Arncroach is a small village situated in the east of Fife, four miles inland of the fishing village of Pittenweem and around 10 miles away from St Andrews, on the east coast of Scotland. The village green is named after Louise Lorimer. Arncroach is within the parish of Carnbee.
Situated about 1/4 of a mile from Arncroach is Kellie Castle, formerly the seat of the Earl of Kellie, and is also where the famous Lorimer family lived. The village saw the installation of the first wind turbine in the East Neuk area of Fife, directly adjacent to the Gillingshill Nature Reserve.

Geology and geography 
Arncroach is situated at the foot of Kellie Law, a small hill which is visible from the Firth of Forth.
The village has a population of around 120 people.

Notable residents 
Furniture maker, William Wheeler of Arncroach.
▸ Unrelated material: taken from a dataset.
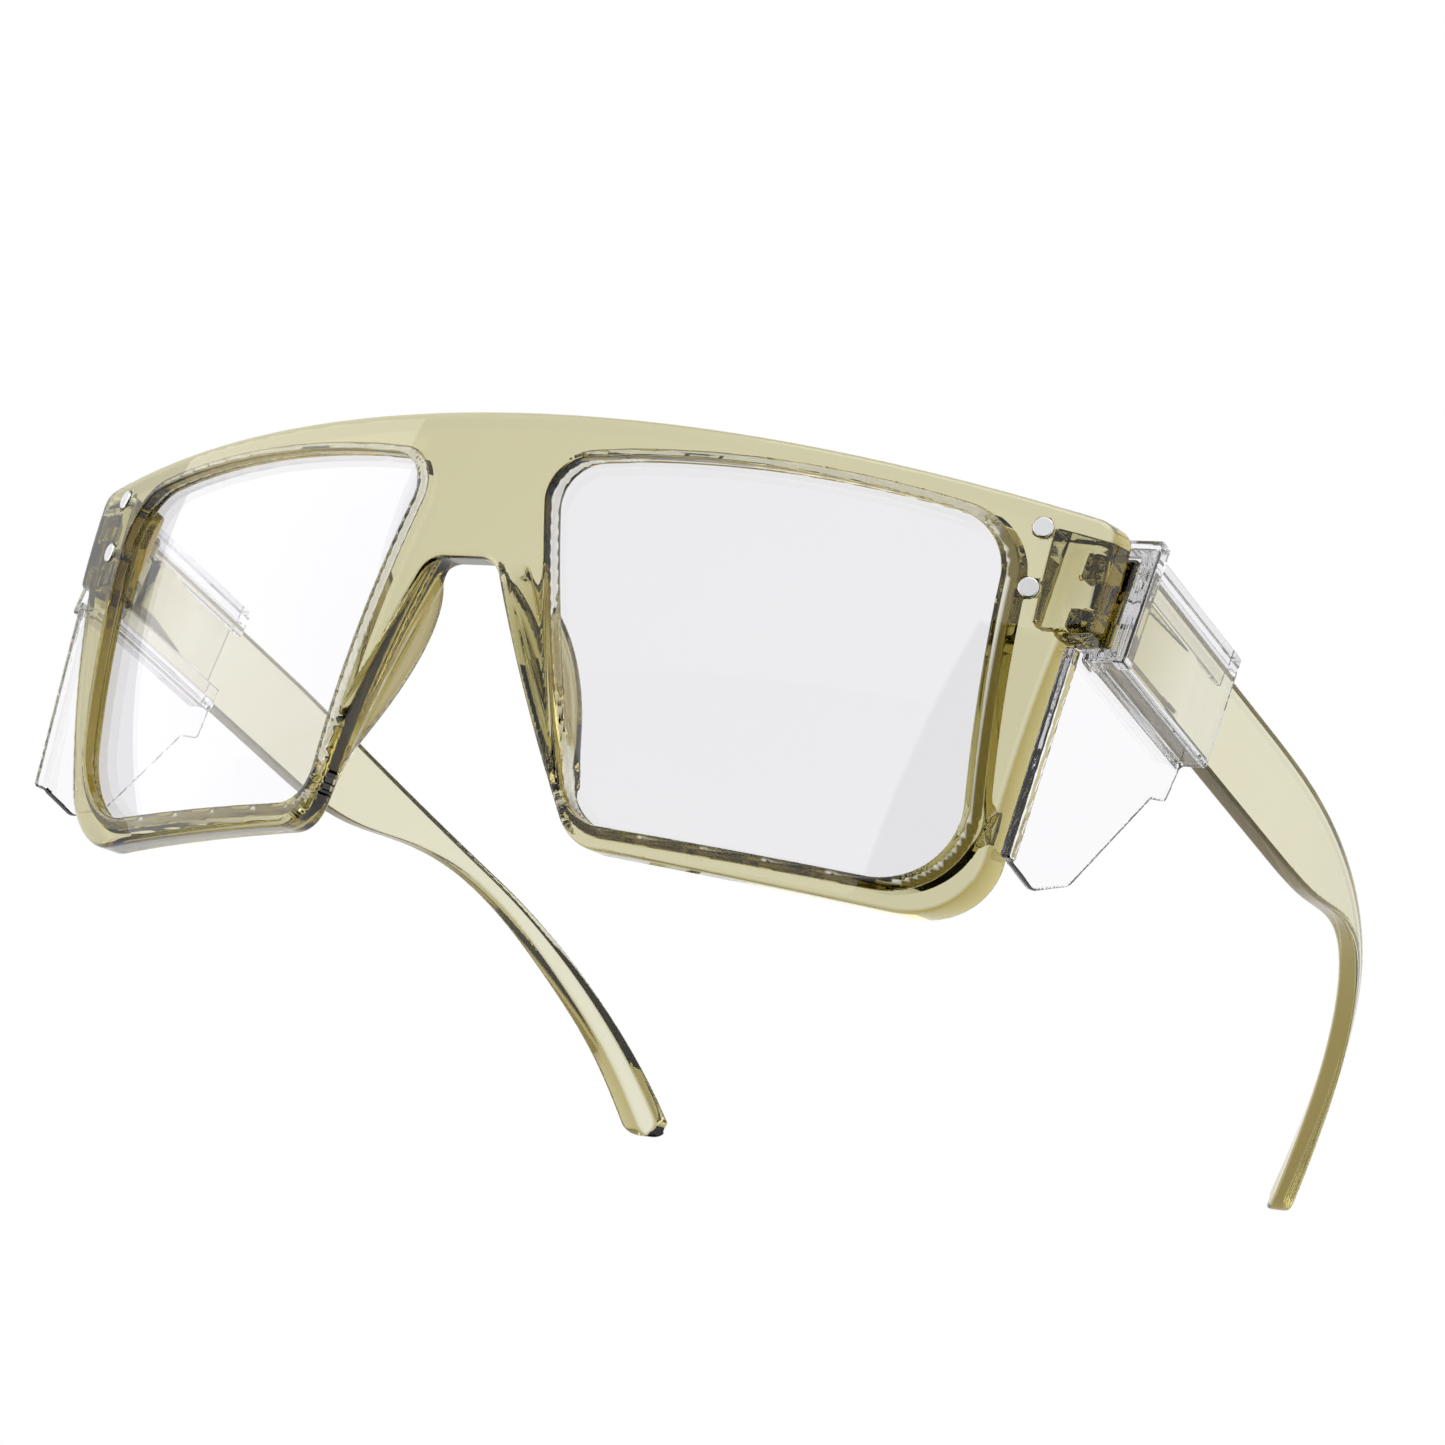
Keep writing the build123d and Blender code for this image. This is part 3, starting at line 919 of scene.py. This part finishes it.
@dataclass
class Front:
    """Front frame with its lenses, rivets and hinge screws.

    Attributes:
        curve: Surface that the front follows.
        hinge: Hinge sizes.
        pad: Nose pad sizes.
        lug: Lowest and highest corner of the end piece's block.
        thick: Thickness of the frame.
        groove: Depths of the groove's two walls.
        overlap: How far the lens runs into the groove.
        gap: Clearance round the lens.
        rivets: X of the rivets and their two heights.
        rivet_head: Radius of a rivet head.
        rivet_shank: Radius and length of a rivet's shank.
        edge: Rounding of the outer edge and of the opening edge.
        groove_shade_below: Height on the drawing plane where the painted shade in the groove starts, and
            over what length it grows.
        groove_shade_beyond: The same going outwards.
        groove_shade_least: How much painted shade the rest of the groove gets.
    """

    curve: FrontCurve = field(default_factory=FrontCurve)
    hinge: HingeSizes = field(default_factory=HingeSizes)
    pad: PadSizes = field(default_factory=PadSizes)
    lug: Box3 = ((66.2, 4.0, 4.3), (73.9, 19.6, 15.4))
    thick: float = 4.4
    groove: Point2 = (1.7, 3.7)
    overlap: float = 1.1
    gap: float = 0.05
    rivets: Point3 = (67.3, 13.5, 6.4)
    rivet_head: float = 1.2
    rivet_shank: Point2 = (0.75, 3.4)
    edge: Point2 = (0.8, 0.35)
    # Where the painted shade in the lens groove is placed.
    groove_shade_below: Point2 = (-24.0, 4.0)
    groove_shade_beyond: Point2 = (59.0, 3.5)
    groove_shade_least: float = 0.12

    def __post_init__(self) -> None:
        """Draws the outline, the opening and the pad lobe."""
        half = [(74.2, 11.6, 2.4), (74.2, -1.2, 1.0), (71.3, -2.0, 1.2), (65.6, -35.3, 9.0),
                (19.6, -32.0, 5.5), (*self.pad.foot, 3.4)]
        other = [(-x, y, r) for x, y, r in reversed(half)]
        top = [(x, y, 0.0) for x, y in arc_points((-74.2, 11.6), (0.0, 18.3), (74.2, 11.6), 4.0)]
        self.outline = Outline(rounded_loop(half + other + top))
        brow = [(x, y, 0.0) for x, y in arc_points((64.0, 9.6), (36.0, 13.3), (8.4, 12.3), 5.0)[1:-1]]
        sides = [(19.0, -29.3, 6.0), (64.3, -31.9, 9.5), (64.0, 9.6, 7.5)]
        self.opening = Outline(rounded_loop(sides + brow + [(8.4, 12.3, 4.6)]))
        lobe = [(1.0, 3.0), (4.0, 6.2), (9.0, 8.5), (14.0, 8.8), (19.5, 7.9), (25.0, 6.3), (29.0, 5.4)]
        self.lobe = Outline(smooth_through(lobe, 0.3))

    def pads(self, p: np.ndarray) -> np.ndarray:
        """Signed distance to the left nose pad, a lobed wall that splays outwards as it runs back."""
        turn, splay = math.radians(self.curve.tilt), math.radians(self.pad.splay)
        down = np.array(self.pad.way) / math.hypot(*self.pad.way)
        u, v = self.curve.plan(p)
        u = u - self.pad.foot[0]
        back = p[:, 1] * math.cos(turn) + p[:, 2] * math.sin(turn)
        along = u * down[0] + v * down[1]
        across = -u * down[1] + v * down[0] + self.pad.root * math.tan(splay)
        reach = back / math.cos(splay)
        flat = self.lobe.at(along, reach)
        return cut_round(flat, slab(across - reach * math.sin(splay), 0.0, self.pad.thick), self.pad.edge)

    def frame(self, p: np.ndarray) -> np.ndarray:
        """Signed distance to the front frame's left half.

        Args:
            p: Points, one per row.

        Returns:
            Signed distances.
        """
        u, v = self.curve.plan(p)
        depth = self.curve.depth(p)
        opening = self.opening.at(u, v)
        shell = cut_round(self.outline.at(u, v), slab(depth, 0, self.thick), self.edge[0])
        shell = cut_round(shell, -opening, self.edge[1])
        x, y, z = p.T
        behind = np.minimum(np.minimum(y - self.lug[1][1], x - self.lug[0][0]), z - 1.3)
        shell = np.maximum(shell, behind)
        made = join_round(shell, self.pads(p), 0.9)
        lug = cut_round(block(p, *self.lug, 0.4), 0.6 - depth, 0.3)
        made = join_round(made, lug, 0.3)
        for low, high in (self.hinge.low, self.hinge.top):
            knuckle = barrel(p, self.hinge.axis, self.hinge.barrel, (low, high), 0.2)
            inner, outer = self.hinge.arm
            arm = block(p, (*inner, low), (*outer, high), 0.1)
            made = join_round(made, np.minimum(knuckle, arm), 0.2)
        pocket = np.maximum(opening - self.overlap - self.gap,
                            slab(depth, self.groove[0] - self.gap, self.groove[1] + self.gap))
        made = cut_round(made, -pocket, 0.12)
        for height in self.rivets[1:]:
            made = np.maximum(made, -self.rivet_hole(p, height))
        screw = barrel(p, self.hinge.axis, self.hinge.screw + 0.02, (4.9, 16.0), 0.05)
        return np.maximum(made, -screw)

    def rivet_hole(self, p: np.ndarray, height: float) -> np.ndarray:
        """Signed distance to the stepped hole for one rivet."""
        seat, normal = self.curve.facing(self.rivets[0], height)
        arm = p - np.array(seat)
        deep = -(arm @ np.array(normal))
        around = np.sqrt(np.maximum((arm**2).sum(axis=1) - deep**2, 0))
        shank = np.maximum(around - self.rivet_shank[0] - self.gap, deep - self.rivet_shank[1] - self.gap)
        return np.minimum(shank, np.maximum(around - self.rivet_head - self.gap, deep - 0.55))

    def lens(self, p: np.ndarray) -> np.ndarray:
        """Signed distance to the left lens."""
        u, v = self.curve.plan(p)
        return cut_round(self.opening.at(u, v) - self.overlap, slab(self.curve.depth(p), *self.groove), 0.25)

    def painted_groove_shade(self, p: np.ndarray) -> np.ndarray:
        """Painted shade in the lens groove at each point, most at its lower and outer sides.

        Args:
            p: Points, one per row.

        Returns:
            Values from 0 to 1.
        """
        p = left_half(p)
        u, v = self.curve.plan(p)
        depth, out = self.curve.depth(p), self.opening.at(u, v)
        inside = (out > 0.12) & (out < self.overlap + 0.5)
        inside &= (depth > self.groove[0] - 0.4) & (depth < self.groove[1] + 0.4)
        lower = np.clip((self.groove_shade_below[0] - v) / self.groove_shade_below[1], 0, 1)
        outer = np.clip((u - self.groove_shade_beyond[0]) / self.groove_shade_beyond[1], 0, 1)
        return inside * (self.groove_shade_least + (1 - self.groove_shade_least) * np.maximum(lower, outer))

    def build(
        self, plastic: bpy.types.Material, clear: bpy.types.Material, steel: bpy.types.Material
    ) -> None:
        """Makes the frame, both lenses, the rivets and the hinge screws.

        Args:
            plastic: Frame material.
            clear: Lens material.
            steel: Material of the rivets and screws.
        """
        nodes = self.curve.lattice(ladder((0, 66, 0.42), (66, 75.2, 0.36)), ladder((-37.2, 19.8, 0.42)),
                                   ladder((-0.5, 4.7, 0.32), (4.7, 15.2, 0.45)))
        frame_skin = skin_over(self.frame, nodes, both_halves=True)
        frame = frame_skin.to_object("front_moulding", plastic)
        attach(frame, "front")
        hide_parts("front_frame")
        # Painted shade for the lens grooves, stored on the frame's points.
        shade = frame.data.attributes.new(GROOVE_SHADE, "FLOAT", "POINT")
        shade.data.foreach_set("value", self.painted_groove_shade(frame_skin.points))
        report(frame)
        nodes = self.curve.lattice(ladder((5, 68, 0.5)), ladder((-35, 16, 0.5)), ladder((1.4, 4.0, 0.26)))
        skin = skin_over(self.lens, nodes)
        for side in Side:
            made = skin.on(side).to_object(f"{side.value}_clear_lens", clear)
            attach(made, "front")
            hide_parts(f"lens_{side.value}")
            report(made)
        self.build_rivets(steel)
        self.build_screws(steel)

    def build_rivets(self, steel: bpy.types.Material) -> None:
        """Makes the four rivets."""
        for place, height in zip(("upper", "lower"), self.rivets[1:]):
            seat, normal = self.curve.facing(self.rivets[0], height)
            across = normal.cross(Vector((0, 0, 1))).normalized()
            turn = np.array([across, normal.cross(across), normal])

            def solid(p: np.ndarray) -> np.ndarray:
                """The rivet's head and shank."""
                x, y, out = ((p - np.array(seat)) @ turn.T).T
                around = np.hypot(x, y)
                head = cut_round(around - self.rivet_head, slab(out, -0.5, 0.3), 0.14)
                radius, length = self.rivet_shank
                return join_round(head, cut_round(around - radius, slab(out, -length, 0.0), 0.1), 0.08)

            axes = ladder((-1.6, 1.6, 0.1)), ladder((-1.6, 1.6, 0.1)), ladder((-3.6, 0.5, 0.1))
            skin = skin_over(solid, grid(*axes) @ turn + np.array(seat))
            for side in Side:
                made = skin.on(side).to_object(f"{side.value}_{place}_rivet", steel)
                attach(made, "front")
                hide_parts(f"rivet_{place}_{side.value}")
                report(made)

    def build_screws(self, steel: bpy.types.Material) -> None:
        """Makes the two slotted hinge screws."""
        x, y = self.hinge.axis
        top = self.hinge.top[1]

        def solid(p: np.ndarray) -> np.ndarray:
            """The screw's shank and slotted head."""
            shank = barrel(p, (x, y), self.hinge.screw, (5.0, top + 0.1), 0.08)
            head = barrel(p, (x, y), self.hinge.head, (top, top + self.hinge.head_height), 0.16)
            slot = np.maximum(np.abs(p[:, 1] - y) - 0.18, top + 0.35 - p[:, 2])
            return cut_round(join_round(shank, head, 0.05), -slot, 0.05)

        across, along = ladder((x - 1.4, x + 1.4, 0.1)), ladder((y - 1.4, y + 1.4, 0.1))
        skin = skin_over(solid, grid(across, along, ladder((4.8, 13.8, 0.3), (13.8, 15.1, 0.1))))
        for side in Side:
            made = skin.on(side).to_object(f"{side.value}_hinge_screw", steel)
            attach(made, "front")
            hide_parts(f"hinge_screw_{side.value}")
            report(made)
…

Designer and maker of Chippendale and Gossip Chairs circa 1880.

Education 
Arncroach once had two schools, despite it only being a very small village. One was a boys' school and the other was for girls. Later they were combined, as having two became impractical. The Old School of Arncroach has been a residential home since the school was closed in the mid-1990s. Children living in the village and surrounding area now have to travel to Pittenweem or Colinsburgh Primarys, and Waid Academy in Anstruther for secondary education.